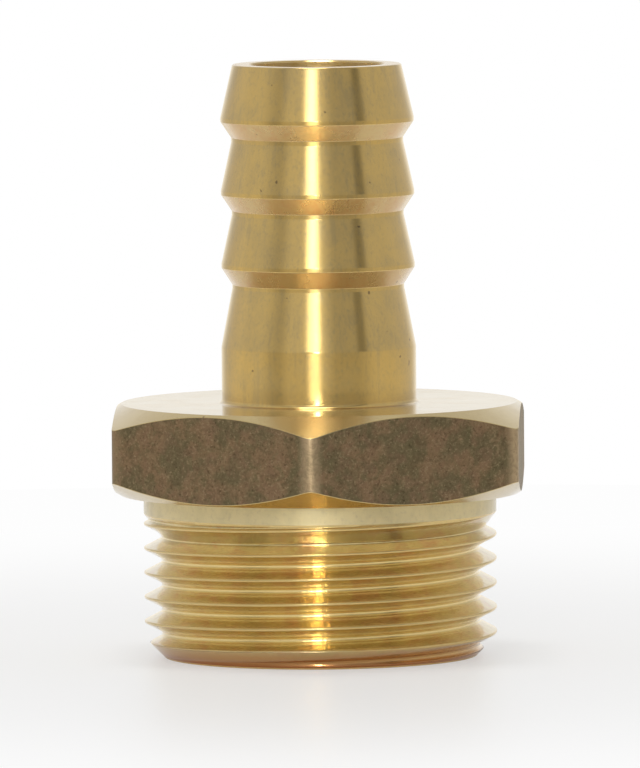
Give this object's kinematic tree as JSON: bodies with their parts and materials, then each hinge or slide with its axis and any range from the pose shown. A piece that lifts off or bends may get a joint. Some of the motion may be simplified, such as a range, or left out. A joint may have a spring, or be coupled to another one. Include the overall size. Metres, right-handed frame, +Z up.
{
  "type": "hose barb tail",
  "caption": "Straight brass hose tail: barbed stem for a hose at one end, spanner hexagon, parallel male pipe thread at the other, bored right through.",
  "frame": {"origin": "centre of the thread's end face, on which the fitting stands", "axes": "+Z up the axis to the tip of the hose stem, one hexagon corner towards -Y"},
  "size_m": [0.03, 0.0344, 0.044],
  "materials": {
    "brass": "turned bright on the stem and thread, matt as drawn on the hexagon's flats"
  },
  "bodies": {
    "root": {"hose_barb_tail": "brass"}
  },
  "joints": []
}
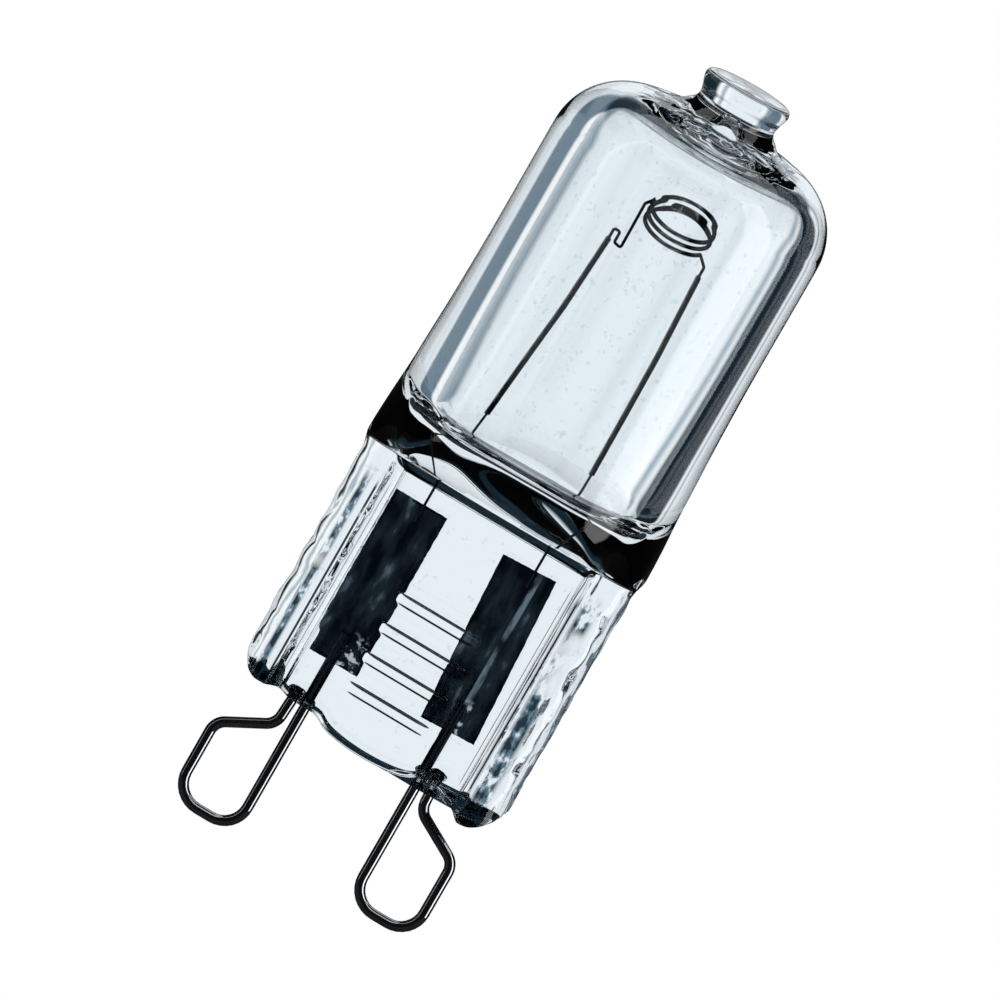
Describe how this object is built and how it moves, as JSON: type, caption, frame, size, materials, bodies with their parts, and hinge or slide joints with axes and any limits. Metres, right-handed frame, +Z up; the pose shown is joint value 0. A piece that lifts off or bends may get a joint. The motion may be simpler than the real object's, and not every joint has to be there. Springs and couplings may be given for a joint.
{
  "type": "halogen capsule bulb",
  "caption": "Clear capsule halogen bulb with a flat pinch seal, a sealed exhaust tip, a coiled filament and wire loop pins.",
  "frame": {"origin": "midway between the two pins, at the level where their straight legs leave the glass", "axes": "+Z up the lamp from the pins to the sealed tip, +X across the pins towards the right one, -Y to the front, where the ribs are"},
  "size_m": [0.0136, 0.013, 0.0399],
  "materials": {
    "quartz_glass": "clear fused silica, fire polished",
    "pin_wire": "bright drawn wire",
    "foil": "thin rolled molybdenum, satin, slightly mottled",
    "lead_wire": "drawn tungsten wire",
    "sleeve_wire": "close wound fine wire",
    "filament_wire": "coiled tungsten wire"
  },
  "bodies": {
    "root": {"envelope": "quartz_glass", "pin_left": "pin_wire", "pin_right": "pin_wire", "foil_left": "foil", "foil_right": "foil", "inner_lead_left": "lead_wire", "inner_lead_right": "lead_wire", "lead_sleeve_left": "sleeve_wire", "lead_sleeve_right": "sleeve_wire", "filament": "filament_wire"}
  },
  "joints": []
}
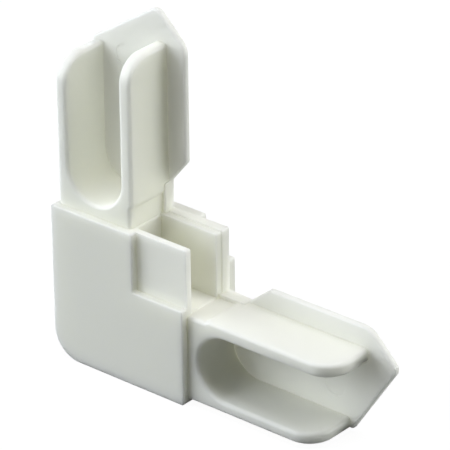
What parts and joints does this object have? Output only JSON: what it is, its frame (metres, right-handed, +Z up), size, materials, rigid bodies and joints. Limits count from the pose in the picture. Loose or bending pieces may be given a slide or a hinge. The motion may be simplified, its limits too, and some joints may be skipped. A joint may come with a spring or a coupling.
{
  "type": "frame corner connector",
  "caption": "One-piece moulded plastic corner connector for hollow frame profiles: square corner block with an open gusset pocket and two U-channel plug legs at a right angle.",
  "frame": {"origin": "centre of the bounding box in X and Y, at the level of the corner block's foot", "axes": "+X along the flat leg, away from the block; +Z up along the upright leg; -Y is the front, where both leg channels open; +Y is the plain back"},
  "size_m": [0.0814, 0.0176, 0.0814],
  "materials": {
    "white_plastic": "satin"
  },
  "bodies": {
    "root": {"corner_connector": "white_plastic"}
  },
  "joints": []
}
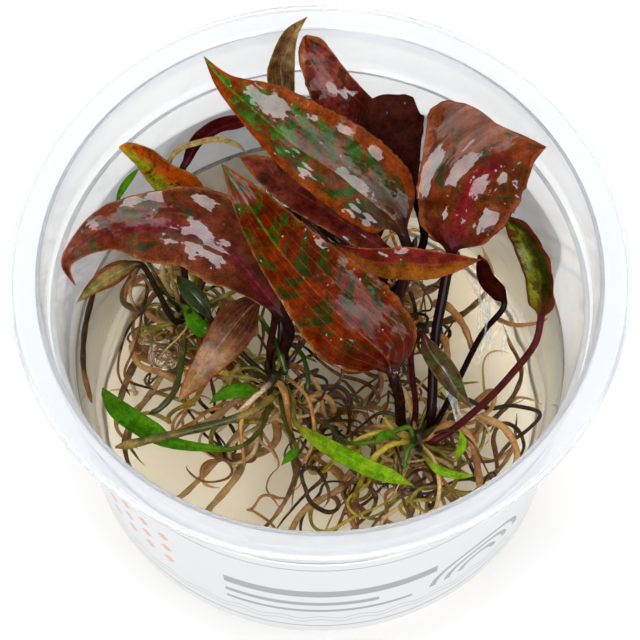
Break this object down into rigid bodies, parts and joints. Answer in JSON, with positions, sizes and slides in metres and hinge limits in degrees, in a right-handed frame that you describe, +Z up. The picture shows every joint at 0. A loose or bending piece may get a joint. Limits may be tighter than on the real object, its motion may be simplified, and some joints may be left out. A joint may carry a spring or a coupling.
{
  "type": "potted rose maiden cryptocoryne",
  "caption": "Marbled red and green aquarium plantlets rooted in clear gel in a low round lidless plastic cup with a label band.",
  "frame": {"origin": "centre of the foot ring that the cup stands on", "axes": "+Z up along the cup's axis, -Y towards the side that the label reads from"},
  "size_m": [0.1, 0.1, 0.0682],
  "materials": {
    "clear_plastic": "clear glossy moulded plastic",
    "label_film": "white satin film",
    "gel": "clear wet gel",
    "rootstock": "damp brown rootstock",
    "leaf_red": "wet glossy leaf, red brown marbled with green",
    "leaf_olive": "wet glossy leaf, olive marbled with red brown",
    "leaf_rose": "wet glossy leaf, rose brown marbled with grey green",
    "leaf_crimson": "wet glossy leaf, crimson with a bright midrib",
    "leaf_dark": "wet glossy leaf, dark brown underside",
    "leaf_orange": "wet glossy leaf, orange and lime",
    "leaf_green": "wet glossy fresh green leaf"
  },
  "bodies": {
    "root": {"cup": "clear_plastic", "label": "label_film", "gel": "gel", "crown_right": "rootstock", "crown_left": "rootstock", "crown_back": "rootstock", "crown_small": "rootstock", "leaf_front": "leaf_red", "leaf_upper_left": "leaf_olive", "leaf_left": "leaf_rose", "leaf_right": "leaf_crimson", "leaf_dark_back": "leaf_dark", "leaf_red_back": "leaf_crimson", "leaf_crest": "leaf_olive", "leaf_orange": "leaf_orange", "leaf_inner": "leaf_crimson", "leaf_small_right": "leaf_orange", "leaf_small_left": "leaf_rose", "leaf_hanging_left": "leaf_rose", "leaf_curled": "leaf_dark", "leaf_green_under": "leaf_green", "leaf_sunk_green": "leaf_green", "leaf_green_blade": "leaf_green", "leaf_green_spear": "leaf_green", "leaf_green_hook": "leaf_green", "leaf_narrow_right": "leaf_olive", "leaf_wall": "leaf_olive", "leaf_dark_low": "leaf_dark", "leaf_arch": "leaf_crimson", "leaf_straw": "leaf_orange", "leaf_tiny_spear": "leaf_green", "leaf_sprout_low": "leaf_green", "leaf_sprout_up": "leaf_green", "leaf_sprout_mid": "leaf_green"}
  },
  "joints": []
}
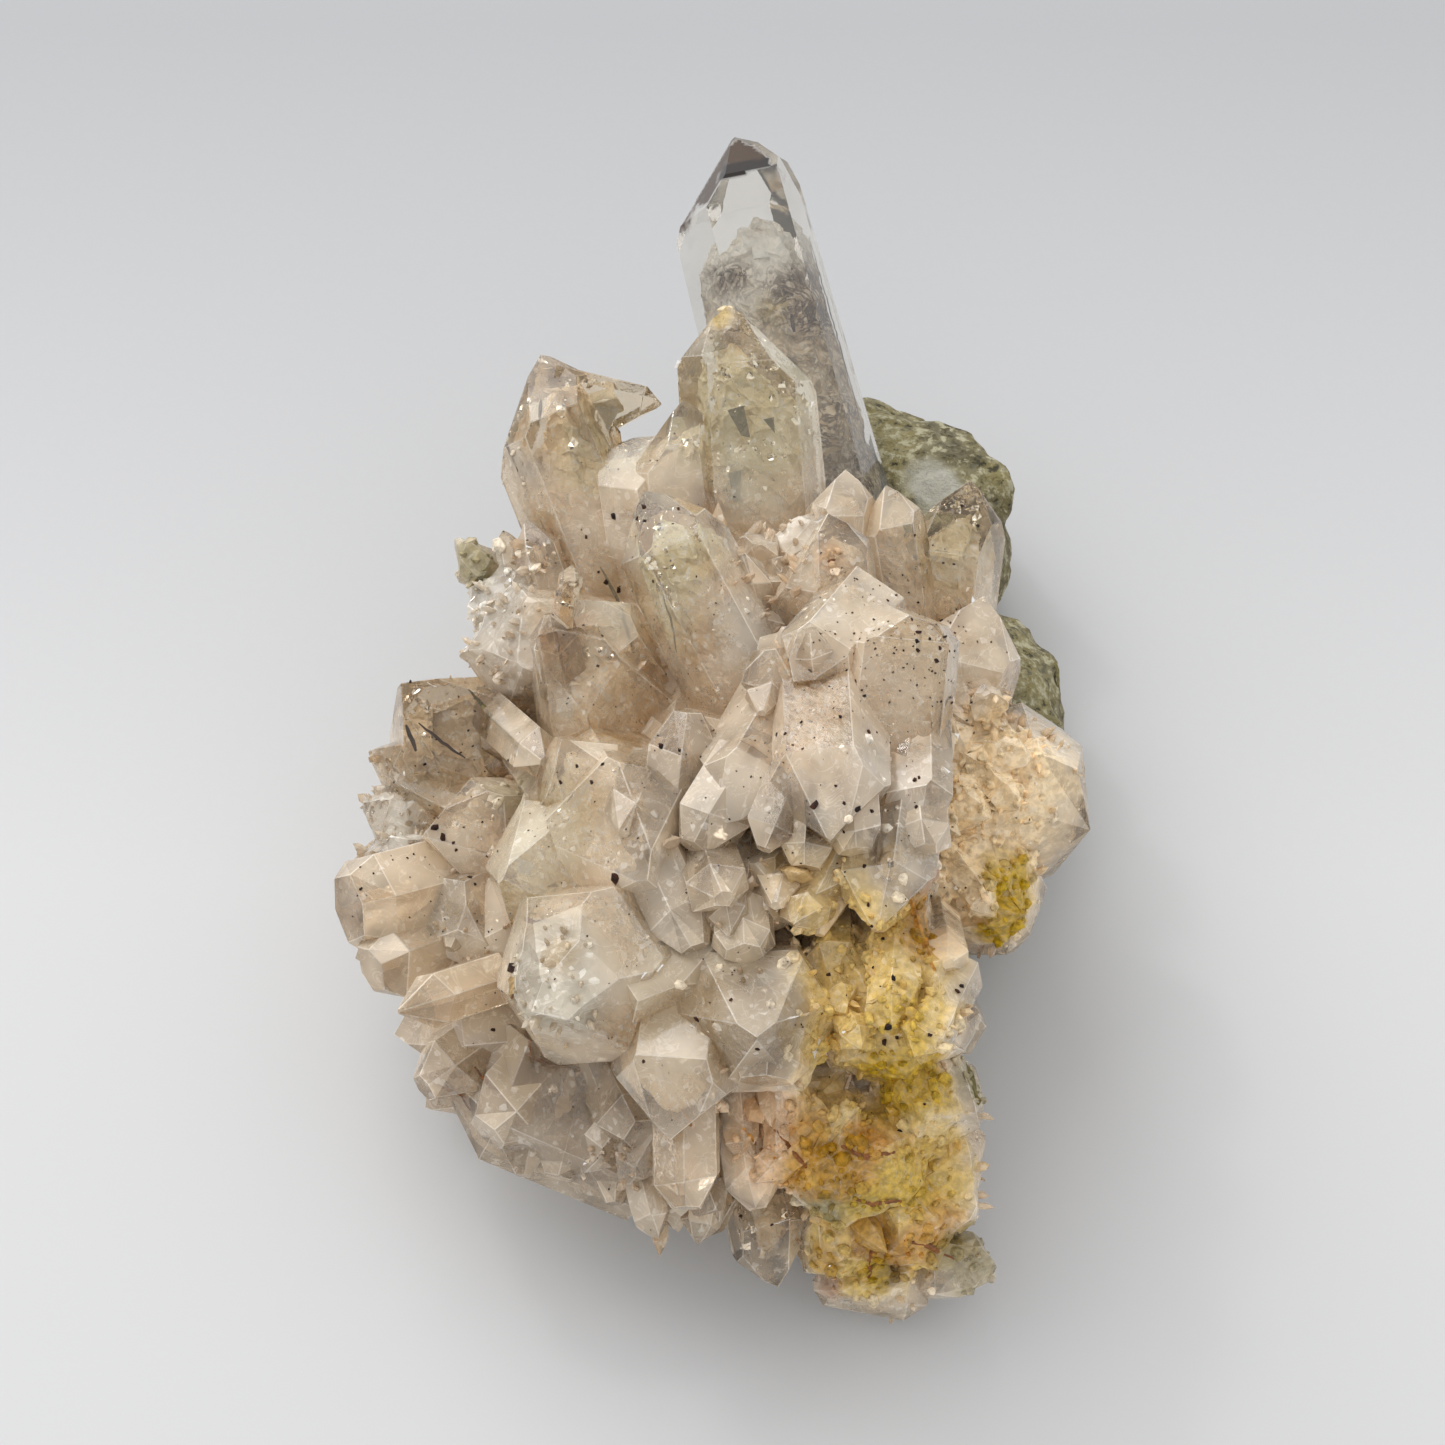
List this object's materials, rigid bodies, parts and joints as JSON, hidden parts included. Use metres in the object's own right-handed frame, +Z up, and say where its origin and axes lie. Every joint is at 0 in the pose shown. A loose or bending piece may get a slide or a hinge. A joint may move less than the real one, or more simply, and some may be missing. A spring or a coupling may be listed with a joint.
{
  "type": "quartz crystal cluster",
  "caption": "Hand-size specimen of clear quartz: pointed crystals grown together on green-grey rock, with one tall clear point behind, for display lying on its flat rock foot.",
  "frame": {"origin": "on the flat foot of the rock, level with the table it rests on", "axes": "+Z up, +Y towards the tall point, from the front edge of the specimen to its back, and +X to the right of the specimen's front"},
  "size_m": [0.0636, 0.1049, 0.0438],
  "materials": {
    "green_grey_rock": "rough, grainy and mottled",
    "milky_quartz": "milky and translucent with glossy faces",
    "clear_quartz": "clear and glossy, slightly smoky"
  },
  "bodies": {
    "root": {"rock_matrix": "green_grey_rock", "quartz_cluster": "milky_quartz", "tall_point": "clear_quartz"}
  },
  "joints": []
}
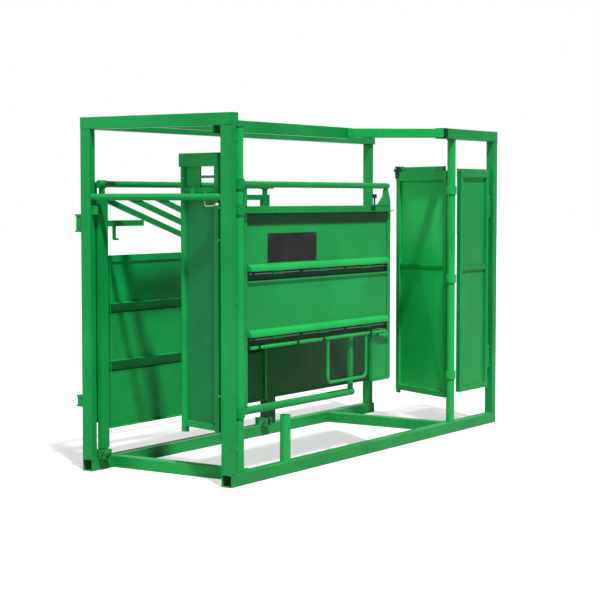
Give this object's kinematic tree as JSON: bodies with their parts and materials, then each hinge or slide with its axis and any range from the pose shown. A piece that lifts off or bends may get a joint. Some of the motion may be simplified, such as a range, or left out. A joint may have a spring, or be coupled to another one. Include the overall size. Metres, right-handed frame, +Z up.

================

Give back every line exactly as it stands, pictures excluded.

__COMPLETED EXERCISE__.
Give this object's kinematic tree as JSON: bodies with their parts and materials, then each hinge or slide with its axis and any range from the pose shown. A piece that lifts off or bends may get a joint. Some of the motion may be simplified, such as a range, or left out. A joint may have a spring, or be coupled to another one. Include the overall size. Metres, right-handed frame, +Z up.
{
  "type": "hose barb tail",
  "caption": "Straight brass hose tail: barbed stem for a hose at one end, spanner hexagon, parallel male pipe thread at the other, bored right through.",
  "frame": {"origin": "centre of the thread's end face, on which the fitting stands", "axes": "+Z up the axis to the tip of the hose stem, one hexagon corner towards -Y"},
  "size_m": [0.03, 0.0344, 0.044],
  "materials": {
    "brass": "turned bright on the stem and thread, matt as drawn on the hexagon's flats"
  },
  "bodies": {
    "root": {"hose_barb_tail": "brass"}
  },
  "joints": []
}
Describe how this object is built and how it moves, as JSON: type, caption, frame, size, materials, bodies with their parts, and hinge or slide joints with axes and any limits. Metres, right-handed frame, +Z up; the pose shown is joint value 0. A piece that lifts off or bends may get a joint. The motion may be simpler than the real object's, and not every joint has to be there. Springs and couplings may be given for a joint.
{
  "type": "halogen capsule bulb",
  "caption": "Clear capsule halogen bulb with a flat pinch seal, a sealed exhaust tip, a coiled filament and wire loop pins.",
  "frame": {"origin": "midway between the two pins, at the level where their straight legs leave the glass", "axes": "+Z up the lamp from the pins to the sealed tip, +X across the pins towards the right one, -Y to the front, where the ribs are"},
  "size_m": [0.0136, 0.013, 0.0399],
  "materials": {
    "quartz_glass": "clear fused silica, fire polished",
    "pin_wire": "bright drawn wire",
    "foil": "thin rolled molybdenum, satin, slightly mottled",
    "lead_wire": "drawn tungsten wire",
    "sleeve_wire": "close wound fine wire",
    "filament_wire": "coiled tungsten wire"
  },
  "bodies": {
    "root": {"envelope": "quartz_glass", "pin_left": "pin_wire", "pin_right": "pin_wire", "foil_left": "foil", "foil_right": "foil", "inner_lead_left": "lead_wire", "inner_lead_right": "lead_wire", "lead_sleeve_left": "sleeve_wire", "lead_sleeve_right": "sleeve_wire", "filament": "filament_wire"}
  },
  "joints": []
}
What parts and joints does this object have? Output only JSON: what it is, its frame (metres, right-handed, +Z up), size, materials, rigid bodies and joints. Limits count from the pose in the picture. Loose or bending pieces may be given a slide or a hinge. The motion may be simplified, its limits too, and some joints may be skipped. A joint may come with a spring or a coupling.
{
  "type": "frame corner connector",
  "caption": "One-piece moulded plastic corner connector for hollow frame profiles: square corner block with an open gusset pocket and two U-channel plug legs at a right angle.",
  "frame": {"origin": "centre of the bounding box in X and Y, at the level of the corner block's foot", "axes": "+X along the flat leg, away from the block; +Z up along the upright leg; -Y is the front, where both leg channels open; +Y is the plain back"},
  "size_m": [0.0814, 0.0176, 0.0814],
  "materials": {
    "white_plastic": "satin"
  },
  "bodies": {
    "root": {"corner_connector": "white_plastic"}
  },
  "joints": []
}
Break this object down into rigid bodies, parts and joints. Answer in JSON, with positions, sizes and slides in metres and hinge limits in degrees, in a right-handed frame that you describe, +Z up. The picture shows every joint at 0. A loose or bending piece may get a joint. Limits may be tighter than on the real object, its motion may be simplified, and some joints may be left out. A joint may carry a spring or a coupling.
{
  "type": "potted rose maiden cryptocoryne",
  "caption": "Marbled red and green aquarium plantlets rooted in clear gel in a low round lidless plastic cup with a label band.",
  "frame": {"origin": "centre of the foot ring that the cup stands on", "axes": "+Z up along the cup's axis, -Y towards the side that the label reads from"},
  "size_m": [0.1, 0.1, 0.0682],
  "materials": {
    "clear_plastic": "clear glossy moulded plastic",
    "label_film": "white satin film",
    "gel": "clear wet gel",
    "rootstock": "damp brown rootstock",
    "leaf_red": "wet glossy leaf, red brown marbled with green",
    "leaf_olive": "wet glossy leaf, olive marbled with red brown",
    "leaf_rose": "wet glossy leaf, rose brown marbled with grey green",
    "leaf_crimson": "wet glossy leaf, crimson with a bright midrib",
    "leaf_dark": "wet glossy leaf, dark brown underside",
    "leaf_orange": "wet glossy leaf, orange and lime",
    "leaf_green": "wet glossy fresh green leaf"
  },
  "bodies": {
    "root": {"cup": "clear_plastic", "label": "label_film", "gel": "gel", "crown_right": "rootstock", "crown_left": "rootstock", "crown_back": "rootstock", "crown_small": "rootstock", "leaf_front": "leaf_red", "leaf_upper_left": "leaf_olive", "leaf_left": "leaf_rose", "leaf_right": "leaf_crimson", "leaf_dark_back": "leaf_dark", "leaf_red_back": "leaf_crimson", "leaf_crest": "leaf_olive", "leaf_orange": "leaf_orange", "leaf_inner": "leaf_crimson", "leaf_small_right": "leaf_orange", "leaf_small_left": "leaf_rose", "leaf_hanging_left": "leaf_rose", "leaf_curled": "leaf_dark", "leaf_green_under": "leaf_green", "leaf_sunk_green": "leaf_green", "leaf_green_blade": "leaf_green", "leaf_green_spear": "leaf_green", "leaf_green_hook": "leaf_green", "leaf_narrow_right": "leaf_olive", "leaf_wall": "leaf_olive", "leaf_dark_low": "leaf_dark", "leaf_arch": "leaf_crimson", "leaf_straw": "leaf_orange", "leaf_tiny_spear": "leaf_green", "leaf_sprout_low": "leaf_green", "leaf_sprout_up": "leaf_green", "leaf_sprout_mid": "leaf_green"}
  },
  "joints": []
}
List this object's materials, rigid bodies, parts and joints as JSON, hidden parts included. Use metres in the object's own right-handed frame, +Z up, and say where its origin and axes lie. Every joint is at 0 in the pose shown. A loose or bending piece may get a slide or a hinge. A joint may move less than the real one, or more simply, and some may be missing. A spring or a coupling may be listed with a joint.
{
  "type": "quartz crystal cluster",
  "caption": "Hand-size specimen of clear quartz: pointed crystals grown together on green-grey rock, with one tall clear point behind, for display lying on its flat rock foot.",
  "frame": {"origin": "on the flat foot of the rock, level with the table it rests on", "axes": "+Z up, +Y towards the tall point, from the front edge of the specimen to its back, and +X to the right of the specimen's front"},
  "size_m": [0.0636, 0.1049, 0.0438],
  "materials": {
    "green_grey_rock": "rough, grainy and mottled",
    "milky_quartz": "milky and translucent with glossy faces",
    "clear_quartz": "clear and glossy, slightly smoky"
  },
  "bodies": {
    "root": {"rock_matrix": "green_grey_rock", "quartz_cluster": "milky_quartz", "tall_point": "clear_quartz"}
  },
  "joints": []
}
Give this object's kinematic tree as JSON: bodies with their parts and materials, then each hinge or slide with its axis and any range from the pose shown. A piece that lifts off or bends may get a joint. Some of the motion may be simplified, such as a range, or left out. A joint may have a spring, or be coupled to another one. Include the overall size. Metres, right-handed frame, +Z up.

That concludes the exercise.